The paper also presents a new technique for using a scanning sonar, which was tested on a rescue ship, while performing an investigation of the shipwreck. The results demonstrate that a scanning sonar mounted to a diving platform grating has the potential to provide detailed sonar images of the seabed and shipwreck before the divers went down. Elimination of uncertainties related to the presence of risks will increase the divers’ efficiency and safety. The installation of the MS 1000 scanning sonar on the diving platform and its use to acquire good-quality data of the shipwreck is an unconventional but effective technical solution, which has been successfully tested at sea.

The article also demonstrates how the wreck identification process was carried out, starting with collecting the necessary archival documentation, historical photos, and aircraft carrier shipbuilding plans. After a thorough analysis of the photos and plans, all the structural elements on the port side were identified. Four platforms for 20 mm plot cannons, six sponsons for 37 mm cannons, and platforms with 1.5 m diameter plot lights, and octagonal openings for aircraft elevators and horizontal hatches and openings in the flight deck were identified.
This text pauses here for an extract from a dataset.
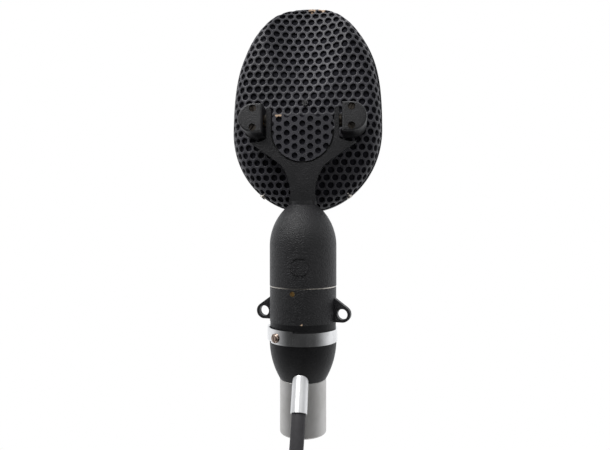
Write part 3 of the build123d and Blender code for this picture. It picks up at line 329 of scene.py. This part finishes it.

The identification level allows the statement that 99.9% of the examined object is a wreck of the German aircraft carrier “Graf Zeppelin.” Indeed, the vessel name was not read on the side, and no objects were taken that could indicate it, but the compliance of the research material with the archival material, shipbuilding plans, and historical photos fully justifies the above statement. It should be emphasized that the wreck lies at a depth of almost 90 m, which means that it is a complicated object for both divers and hydrographers eager to discover the secrets hidden in “Graf Zeppelin”.